Let’s configure an example pipeline and make it run in a constrained environment, causing backpressure and ending with the container failing with an OOM error...

Backpressure - Configuration OOM inputs

As we are going to cause catastrophic failure to our Fluent Bit pipelines in this lab, all examples are going to be shown using containers (Podman). It is assumed you are familiar with container tooling such as Podman or Docker.

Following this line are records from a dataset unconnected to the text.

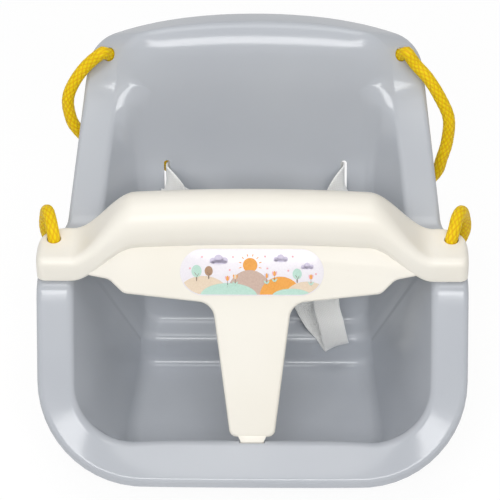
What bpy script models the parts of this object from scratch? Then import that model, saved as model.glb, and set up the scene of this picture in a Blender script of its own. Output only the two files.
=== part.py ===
"""Toddler swing seat: a moulded bucket seat with a lift-up T-shaped safety bar, two ropes and a belt.

Everything is in metres. While it is modelled, y runs from the seat's front edge backwards, z runs up
from the floor and x runs to the right as the seat is seen from the front. The last step moves the
origin to the middle of the seat's footprint.
"""

from math import cos, pi, radians, sin, sqrt, tan

import bmesh
import bpy
from mathutils import Matrix, Vector

# General wall, the gap that touching pieces keep, and how far a cutter reaches past what it cuts
WALL = 0.003
REST_GAP = 0.0003
CUT_PAST = 0.001

# Seat shell, rim
SEAT_DEPTH = 0.349
RIM_HALF_WIDTH = 0.1965
RIM_WIDTH = 0.0325
RIM_INNER_HALF_WIDTH = RIM_HALF_WIDTH - RIM_WIDTH
FRONT_RIM_HEIGHT = 0.0495
FRONT_RIM_DEPTH = 0.038
FRONT_RIM_RISE = 0.0195
FRONT_RIM_BOW = 0.012
FRONT_CORNER_RADIUS = 0.105
FRONT_INNER_RADIUS = 0.050
ARMREST_HEIGHT = 0.190
ARMREST_START = 0.113
ARMREST_LENGTH = 0.055
ARMREST_BEND = 0.020
LIP_HEIGHT = 0.0085
OUTER_ROLL = 0.0055
INNER_ROLL = 0.009
ROLL_STEPS = 3

# Seat shell, wings and back
WING_SET_IN = 0.021
WING_HALF_WIDTH = RIM_HALF_WIDTH - WING_SET_IN
WING_INNER_HALF_WIDTH = WING_HALF_WIDTH - RIM_WIDTH
WING_BULGE = 0.001
WING_OUTER_BEND = 0.600
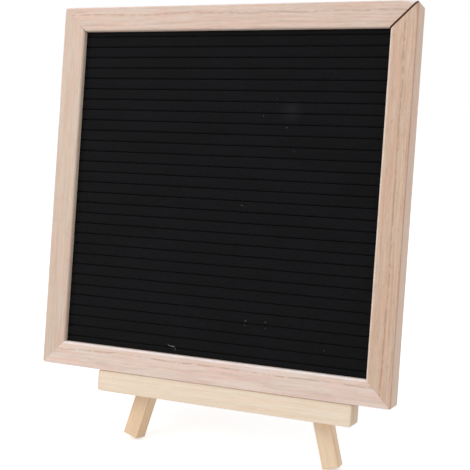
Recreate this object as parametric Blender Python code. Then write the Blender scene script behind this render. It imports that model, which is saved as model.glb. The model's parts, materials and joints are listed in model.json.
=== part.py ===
"""Felt letter board standing on a small folding wooden easel.

Metres, +Z up. The board faces -Y and leans back on the easel. The origin is on the
floor, under the middle of the whole object.

Two working frames are used:
  the leaning plane: X to the right, Y into the board from its front face, Z up along it,
    with Y = 0 at the board's front face and Z = 0 at the top of the ledge;
  the rear leg: the same axes turned about the hinge pin, with Z along the leg.
"""

import math

import bmesh
import bpy
from mathutils import Matrix, Vector

# General
GAP = 0.0003                 # clearance between pieces that touch
LEAN = math.radians(10.2)    # lean of the board from the vertical

# Picture frame moulding
FRAME_WIDTH = 0.300          # outside, left to right
FRAME_HEIGHT = 0.300         # outside, bottom to top
MOULDING_WIDTH = 0.020       # face of the moulding
MOULDING_DEPTH = 0.022       # front to back
SIGHT_EDGE_R = 0.0020        # round on the inner front edge
OUTER_EDGE_R = 0.0015        # round on the outer front edge
BACK_EDGE_R = 0.0010         # round on the outer back edge
LIP_DEPTH = 0.0047           # wood left in front of the rabbet
RABBET_WIDTH = 0.0070        # how far the rabbet reaches under the face
OPEN_MITRE_GAP = 0.0009      # the top right mitre stands slightly open

# Felt face and what it is tucked into
PANEL_PLAY = 0.0005          # play of the panel in the rabbet, each side
FELT_THICKNESS = 0.0010
GROOVE_COUNT = 30            # letter slots in the sight opening
FIRST_GROOVE = 0.0049        # first slot above the lower sight edge
SLOT_WIDTH = 0.0009
SLOT_DEPTH = 0.0045
SLOT_LIP_R = 0.0008          # round where the felt turns into a slot
RIB_CROWN = 0.0002           # rise of the felt at the middle of a rib
CORE_BASE = 0.0022           # board left behind the core's grooves
BACKING_THICKNESS = 0.0025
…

We begin configuration of our telemetry pipeline in the INPUT phase with a simple dummy plugin generating a large amount of entries to flood our pipeline. Add this to a new workshop-fb.yaml configuration file as follows:

							# This file is our workshop Fluent Bit configuration.
#
service:
  flush: 1
  log_level: info

pipeline:

  # This entry generates a large amount of success messages for the workshop.
  inputs:
    - name: dummy
      tag: big.data
      copies: 15000
      dummy: {"message":"true 200 success", "big_data": "blah blah blah blah blah blah blah blah"}

Backpressure - Configuring OOM outputs

Now ensure the output section of our configuration file workshop-fb.yaml following the inputs section is as follows:

							# This entry directs all tags (it matches any we encounter)
# to print to standard output, which is our console.
#
outputs:
  - name: stdout
    match: '*'
    format: json_lines

Backpressure - Testing this pipeline (container)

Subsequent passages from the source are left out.